-- Data extract start --

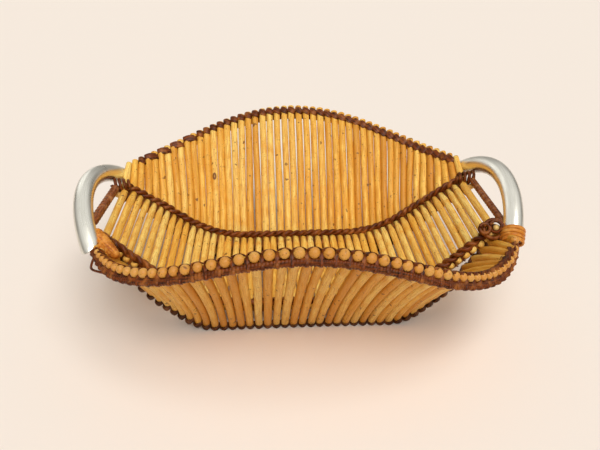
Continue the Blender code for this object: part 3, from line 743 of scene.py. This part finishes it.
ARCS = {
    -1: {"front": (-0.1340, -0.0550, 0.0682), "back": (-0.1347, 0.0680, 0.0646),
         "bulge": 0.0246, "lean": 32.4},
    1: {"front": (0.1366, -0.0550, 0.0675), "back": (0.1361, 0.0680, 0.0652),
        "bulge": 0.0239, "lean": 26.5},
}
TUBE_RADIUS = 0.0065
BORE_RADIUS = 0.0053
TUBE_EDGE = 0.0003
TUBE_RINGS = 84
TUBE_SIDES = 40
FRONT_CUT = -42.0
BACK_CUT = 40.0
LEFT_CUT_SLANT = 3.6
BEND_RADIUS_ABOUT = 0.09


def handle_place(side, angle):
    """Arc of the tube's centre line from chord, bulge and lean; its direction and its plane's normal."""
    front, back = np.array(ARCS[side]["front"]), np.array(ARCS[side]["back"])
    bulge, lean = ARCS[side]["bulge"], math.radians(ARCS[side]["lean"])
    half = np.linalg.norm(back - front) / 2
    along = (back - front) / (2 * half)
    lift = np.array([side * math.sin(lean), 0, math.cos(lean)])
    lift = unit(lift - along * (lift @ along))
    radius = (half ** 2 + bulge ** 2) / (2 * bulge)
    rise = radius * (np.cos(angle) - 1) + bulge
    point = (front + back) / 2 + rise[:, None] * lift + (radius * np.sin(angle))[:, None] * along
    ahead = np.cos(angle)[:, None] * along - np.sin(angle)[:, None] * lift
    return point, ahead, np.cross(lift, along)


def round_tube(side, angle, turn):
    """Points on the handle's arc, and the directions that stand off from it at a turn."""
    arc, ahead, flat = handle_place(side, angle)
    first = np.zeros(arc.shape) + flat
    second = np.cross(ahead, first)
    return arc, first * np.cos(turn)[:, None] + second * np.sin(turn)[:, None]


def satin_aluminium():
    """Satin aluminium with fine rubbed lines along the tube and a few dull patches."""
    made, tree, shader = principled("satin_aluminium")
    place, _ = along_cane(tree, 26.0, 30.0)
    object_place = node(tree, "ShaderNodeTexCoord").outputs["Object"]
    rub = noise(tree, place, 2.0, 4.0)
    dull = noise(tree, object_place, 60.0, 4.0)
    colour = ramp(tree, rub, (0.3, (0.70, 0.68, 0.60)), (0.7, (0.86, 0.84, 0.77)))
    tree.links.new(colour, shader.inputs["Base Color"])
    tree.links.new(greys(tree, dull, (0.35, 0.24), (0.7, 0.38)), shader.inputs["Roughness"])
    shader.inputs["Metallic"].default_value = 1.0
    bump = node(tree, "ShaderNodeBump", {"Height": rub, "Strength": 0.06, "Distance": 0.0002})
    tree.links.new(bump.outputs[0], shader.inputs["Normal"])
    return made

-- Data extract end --

● Exercise aim:
Copy out all of the data exactly, leaving nothing out.

● Expected answer:
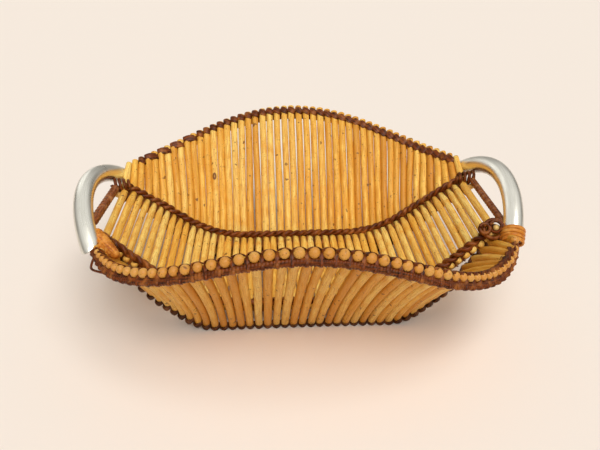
Continue the Blender code for this object: part 3, from line 743 of scene.py. This part finishes it.
ARCS = {
    -1: {"front": (-0.1340, -0.0550, 0.0682), "back": (-0.1347, 0.0680, 0.0646),
         "bulge": 0.0246, "lean": 32.4},
    1: {"front": (0.1366, -0.0550, 0.0675), "back": (0.1361, 0.0680, 0.0652),
        "bulge": 0.0239, "lean": 26.5},
}
TUBE_RADIUS = 0.0065
BORE_RADIUS = 0.0053
TUBE_EDGE = 0.0003
TUBE_RINGS = 84
TUBE_SIDES = 40
FRONT_CUT = -42.0
BACK_CUT = 40.0
LEFT_CUT_SLANT = 3.6
BEND_RADIUS_ABOUT = 0.09


def handle_place(side, angle):
    """Arc of the tube's centre line from chord, bulge and lean; its direction and its plane's normal."""
    front, back = np.array(ARCS[side]["front"]), np.array(ARCS[side]["back"])
    bulge, lean = ARCS[side]["bulge"], math.radians(ARCS[side]["lean"])
    half = np.linalg.norm(back - front) / 2
    along = (back - front) / (2 * half)
    lift = np.array([side * math.sin(lean), 0, math.cos(lean)])
    lift = unit(lift - along * (lift @ along))
    radius = (half ** 2 + bulge ** 2) / (2 * bulge)
    rise = radius * (np.cos(angle) - 1) + bulge
    point = (front + back) / 2 + rise[:, None] * lift + (radius * np.sin(angle))[:, None] * along
    ahead = np.cos(angle)[:, None] * along - np.sin(angle)[:, None] * lift
    return point, ahead, np.cross(lift, along)


def round_tube(side, angle, turn):
    """Points on the handle's arc, and the directions that stand off from it at a turn."""
    arc, ahead, flat = handle_place(side, angle)
    first = np.zeros(arc.shape) + flat
    second = np.cross(ahead, first)
    return arc, first * np.cos(turn)[:, None] + second * np.sin(turn)[:, None]


def satin_aluminium():
    """Satin aluminium with fine rubbed lines along the tube and a few dull patches."""
    made, tree, shader = principled("satin_aluminium")
    place, _ = along_cane(tree, 26.0, 30.0)
    object_place = node(tree, "ShaderNodeTexCoord").outputs["Object"]
    rub = noise(tree, place, 2.0, 4.0)
    dull = noise(tree, object_place, 60.0, 4.0)
    colour = ramp(tree, rub, (0.3, (0.70, 0.68, 0.60)), (0.7, (0.86, 0.84, 0.77)))
    tree.links.new(colour, shader.inputs["Base Color"])
    tree.links.new(greys(tree, dull, (0.35, 0.24), (0.7, 0.38)), shader.inputs["Roughness"])
    shader.inputs["Metallic"].default_value = 1.0
    bump = node(tree, "ShaderNodeBump", {"Height": rub, "Strength": 0.06, "Distance": 0.0002})
    tree.links.new(bump.outputs[0], shader.inputs["Normal"])
    return made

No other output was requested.